To drop quite a bit of code from this, you could change the malloc(total_size) to calloc(total_size, 1) and then use strcat instead of memcpy. That way you don't need to track the location in the buffer with p- you can directly strcat to result. You can also then get rid of the explicit NULL terminating statement
3

There are two possible interpretations of your question:

  1. To fill a destination char array with the concatenation, or
  2. To (m)allocate a new (big enough) string and fill it with the concatenation

The second problem can obviously be reduced to the first one:

 char *concatenation_of(char *strings[], size_t number) {

     size_t sum;
     for (size_t i = 0; i < number; i++) {
           sum += strlen(strings[i]);
     }

     return strcatarray(malloc(sum + 1), strings, number);
 } 

So let's focus now on the concatenation of an array of strings into a destination area.

The naive version, using strcat:

char *strcatarray(char * dest, char *strings[], size_t number)
{
     dest[0] = '\0';
     for (size_t i = 0; i < number; i++) {
         strcat(dest, strings[i]);
     }
     return dest;
}

Despite its simplicity, this has a major drawback: the destination string gets larger and larger, and it takes more and more time to find where to append the next strings[i]. This is also a quadratic algorithm.

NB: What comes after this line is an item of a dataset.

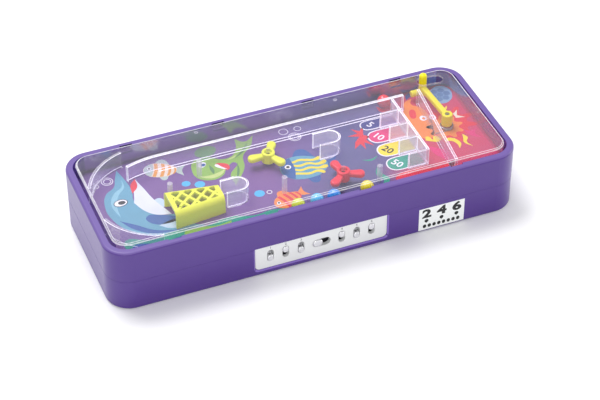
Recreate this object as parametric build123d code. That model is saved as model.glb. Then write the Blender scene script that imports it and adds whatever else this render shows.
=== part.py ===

A small and easy fix is to keep the address of the terminating null char, and append there:

char *strcatarray(char * dest, char *strings[], size_t number) {
    char *target = dest;               // where to copy the next elements
    *target = '\0';
    for (size_t i = 0; i < number; i++) {
        strcat(target, strings[i]);
        target += strlen(strings[i]);   // move to the end
    };
    return dest;
}

Lastly, if you wish to "join" the string elements with some glue:

char *strjoinarray(char * dest, char *strings[], size_t number, char * glue) {
    size_t glue_length = strlen(glue);

    char *target = dest;               // where to copy the next elements
    *target = '\0';
    for (size_t i = 0; i < number; i++) {
        if (i > 0) {                   // need glue
            strcat(target, glue);
            target += glue_length;
        }
        strcat(target, strings[i]);
        target += strlen(strings[i]);   // move to the end
    };
    return dest;
}

Comments

1

First of all make sure that the destination size if at least one more than, the size of all
the strings in the array taken together, otherwise you will end up writing the strings at
some random memory address which will not be accessible to you, and you might end up having
a segmentation fault.
Its better to use "strncat" than "strcat", the former will enable you to copy only the
intended number of bytes. Do not forget to append a null terminator after all the strings have been copied successfully.